Je n’ai pas à raconter cette soirée du 31 octobre, qui serait comique si elle n’était pas honteuse ; on se rappelle les membres du Gouvernement de la Défense nationale, le général Trochu et Jules Favre, Jules Simon et Garnier-Pagès et les autres ficelés sur leur fauteuil. Pendant que Gustave Flourens se promène, en grandes bottes, sur la table du Conseil et s’embrouille si bien, au milieu de ses motions, qu’il s’arrête et dit : « Je ne sais plus ce que je voulais dire », il eût pu dire aussi bien : « Je ne sais pas ce que je veux faire » ; et, en vérité, ni lui, ni ses compères, ni ses comparses ne s’en doutaient ; ils se sont emparés de l’Hôtel de Ville, ils ont fait le gouvernement prisonnier et ils sont restés, comme des aliénés qu’ils étaient, à échanger des injures et des menaces avec leurs adversaires.

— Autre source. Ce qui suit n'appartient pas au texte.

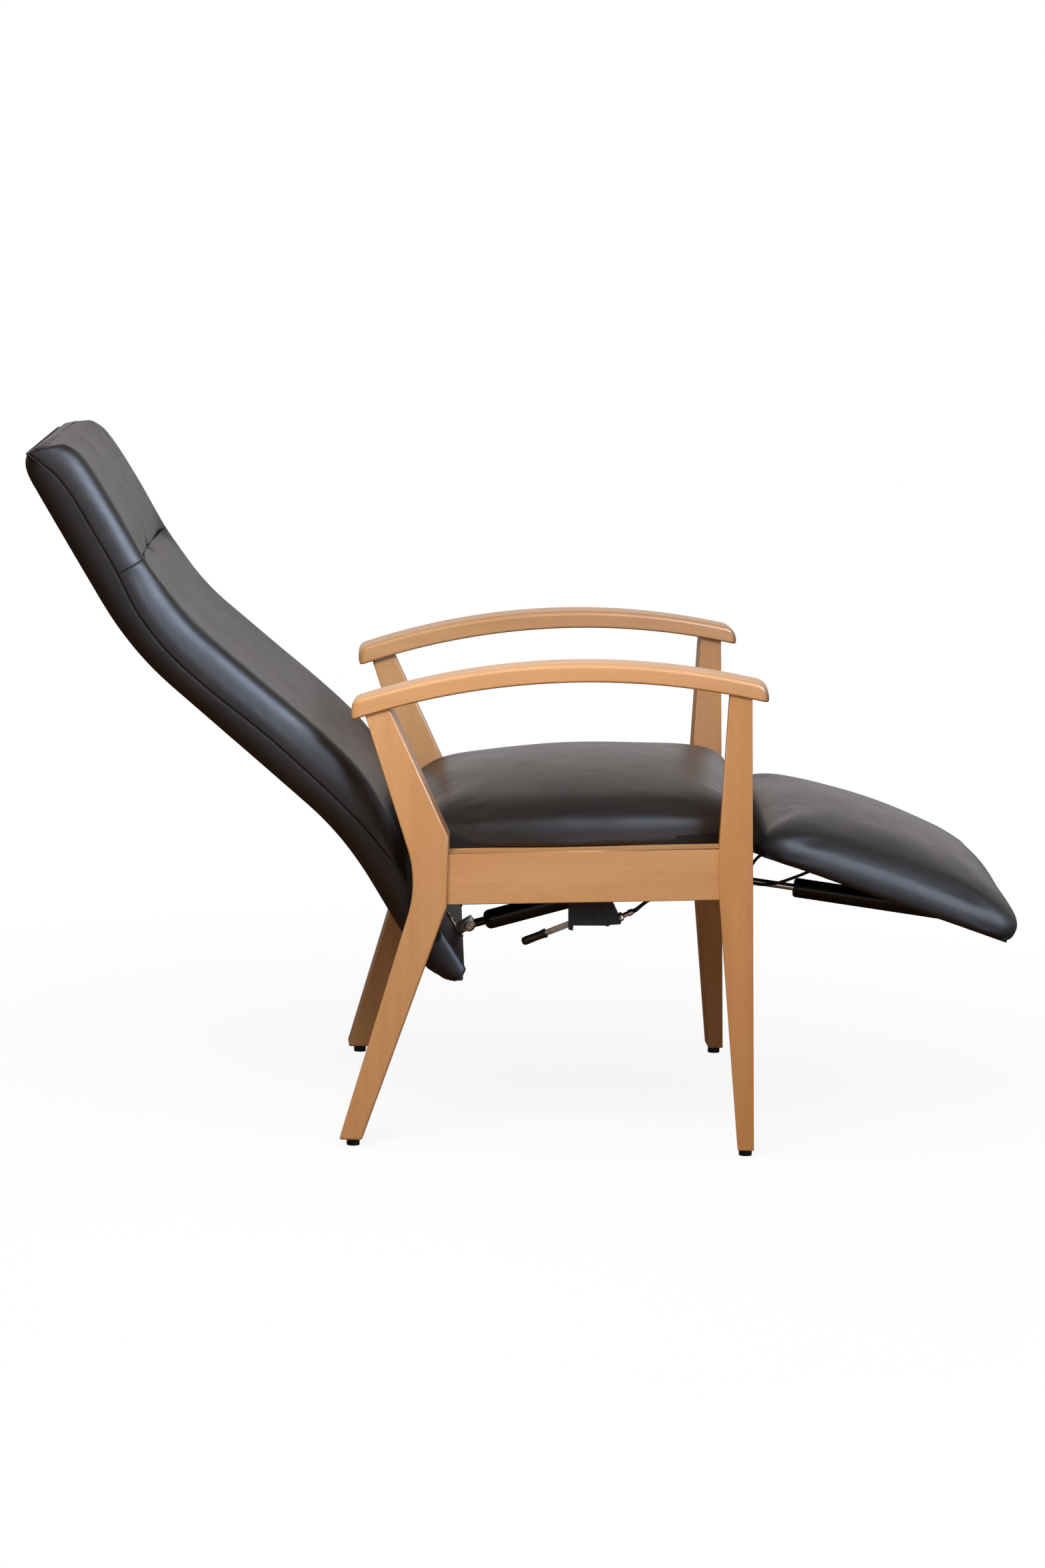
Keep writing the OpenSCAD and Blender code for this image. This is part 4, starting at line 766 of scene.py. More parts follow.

Instinctivement, ils sentaient que la masse de la population était contre eux et ils en étaient paralysés. Ce ne fut qu’une tentative de révolution de palais, à la mode turque et byzantine. Je ne puis que répéter ici ce que j’ai dit ailleurs[1] :

Le dénouement fut ridicule. Ernest Picard s’esquiva spirituellement par une porte dérobée, alla chercher la garde et remit l’Hôtel de Ville à peu près en ordre. Le général Ducrot a dit à l’Assemblée nationale, dans la séance du 28 février 1871 : « Je ne perdrai jamais le souvenir des divisions horribles que les hommes de désordre sont venus apporter à la défense nationale et je me sens bondir le cœur d’indignation à la pensée que le 31 octobre il m’a fallu quitter les Prussiens pour venir à l’Hôtel de Ville et, chose misérable à noter, pas un des chefs de ce parti, si disposé à l’insulte et à l’étalage du patriotisme, ne s’est exposé devant l’ennemi. » À la suite de cette échauffourée, les hommes du gouvernement, qui, sans exception, avaient combattu le dernier plébiscite de l’Empire, firent appel à la population parisienne et en obtinrent un vote de confiance, en vertu duquel ils conservèrent le pouvoir. Ceci prouve qu’en poli-

  1. Les Convulsions de Paris, tome I, chap. premier.